Margaret Skeet’s and Glenys Stuart’s costumes cannily echo character: slinky Evelyn with her blouse and jeans, Diana’s uber-coping ochre dress, Marge’s just-off attire, Paul’s alpha-male classic blandness (for men who don’t have to try too hard), John’s beta-male shirt jollity, and Colin’s little-lost-boyishness. Stage managers are Rosalind Caldwell and Michelle Speller.
It’s Colin’s joyful recollections of Carol, when he obliviously starts trying to tell everyone how happy they can be, that pushes crisis. Starting with Evelyn, he reveals to Paul and Diana how both were besotted (he’d been wooing Diana himself) to an extent only Colin knew. Then there’s the matter of a stolen napkin, and Paul’s riposte that detonates Diana.

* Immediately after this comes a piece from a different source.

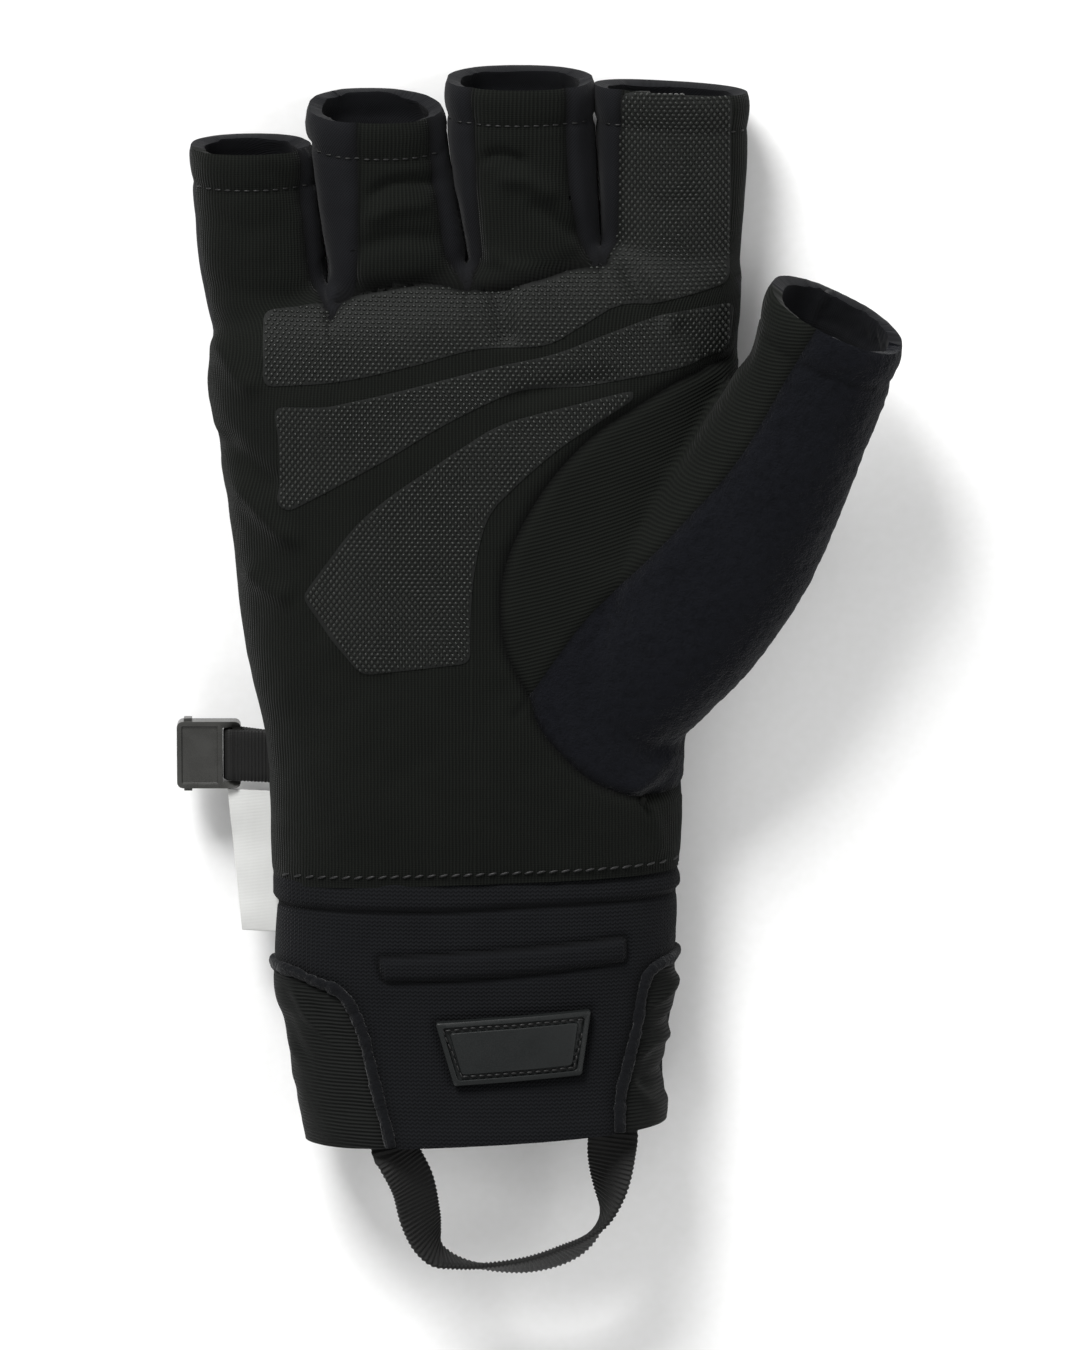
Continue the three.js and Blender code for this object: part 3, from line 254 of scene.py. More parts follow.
LABEL_DROP = 28.8
LABEL_REACH = 8.3
LABEL_SLANT = 2.8

# Folds in the cloth of the hand: points in mm, height (a valley is negative) and half width in mm
FOLDS = (
    (((-63, 40.9), (-58.8, 38.2), (-52.2, 31.5), (-46.4, 27.3)), 1.7, 2.0),
    (((-59.6, 23.2), (-53, 18.9), (-48, 17.5)), 1.2, 2.0),
    (((-65.4, 69.1), (-59.6, 61.6), (-55.4, 57.3)), 1.3, 2.2),
    (((-66, 50), (-58, 44), (-50, 37.8)), -1.4, 2.4),
    (((-8.6, 81), (-8.2, 78), (-6.5, 67)), -1.5, 2.4),
    (((16, 86), (17.6, 82.5), (22, 75.9), (26, 71)), -1.5, 2.2),
    (((25.6, 73.4), (32, 66.6), (35, 62)), -1.1, 2.4),
    (((-10, 55.5), (-2.4, 58.5), (10.8, 61.2), (18, 60)), -1.2, 2.2),
    (((-35.6, 95.1), (-30.6, 98.9), (-24, 99.7), (-18.2, 98.9)), -1.2, 1.3),
    (((-36, 91), (-29, 94.6), (-20, 95.2)), 1.1, 1.8),
    (((-38, 85.5), (-28, 88.6), (-18, 87.6)), -1.1, 1.9),
    (((-12.8, 102.8), (-8.2, 105.2), (-1.6, 103.2)), -1.2, 1.2),
    (((-10, 100.7), (-2, 99.9), (4.5, 95.7)), 1.2, 1.8),
    (((-3, 96.5), (5, 90.6), (9, 87)), -1.2, 1.6),
    (((-11, 86.5), (-6, 82.8), (1, 81.5)), 0.8, 1.8),
    (((-70, 78.6), (-57, 77.2), (-43, 75.6)), -0.55, 2.4),
    (((-70, 92), (-58, 90.5), (-50, 91)), -0.3, 2.2),
    (((8, 16), (22, 26), (36, 40)), 0.9, 4.0),
    (((17, -22.5), (22, -19), (28, -13.5)), 0.9, 1.8),
    (((20, -24), (28, -19.5)), -0.9, 1.6),
    (((22, -25), (24.5, -36)), 0.6, 1.6),
    (((-50, -14), (-40, -20), (-28, -18)), 0.25, 4.0),
    (((-46, 6), (-34, 2), (-20, 4)), -0.25, 4.5),
    (((-44, 12), (-38, 6), (-28, 4)), 0.5, 2.6),
    (((-10, 4), (-4, -4), (8, -8)), -0.4, 3.5),
    (((-56, 104), (-50, 99), (-46, 92)), -0.5, 1.8),
    (((-62, 98), (-56, 90), (-54, 82)), 0.5, 2.2),
    (((17, 100), (24, 96), (33, 97)), -0.35, 2.2),
)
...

What cream bowls and Canadian Mounties have to do with all this you’ll need to see for yourself. Knight’s magnificent final speeches nail a point way beyond comedy. You feel Ayckbourn’s self-discovery in the instant. But who’s ill here? Is Colin so joyful? Carr’s interpretation suggests reactive jollity emanating from a desperate hollow. It’s a departure from many readings, but surely what Ayckbourn means.
The cats-cradles of mutual resentments are terraced and paced by the ensemble before Colin’s arrival, so each introduction of character – even offstage Gordon – adds a further dramatic challenge to which this ensemble rises magnificently.
It’s in the timing: John’s musical-chairs crimped by Paul’s orders to sit down (O’Connor and Morley playing master and mate), the devastating pauses when McGann’s hapless Marge says ‘drowned’ (about tea!) and John’s ‘back of the car’ which all but Colin recognise, the cringeworthy duets when two characters can seethe unchecked by politesse. And even the beginnings of a chorus of disapproval at the end. There’s something in Colin prefiguring the play of that name Ayckbourn wrote in 1982.
Meanwhile, if you can book, beg or otherwise snaffle a ticket, you won’t find a more satisfying production anywhere in Brighton this month. Outstanding.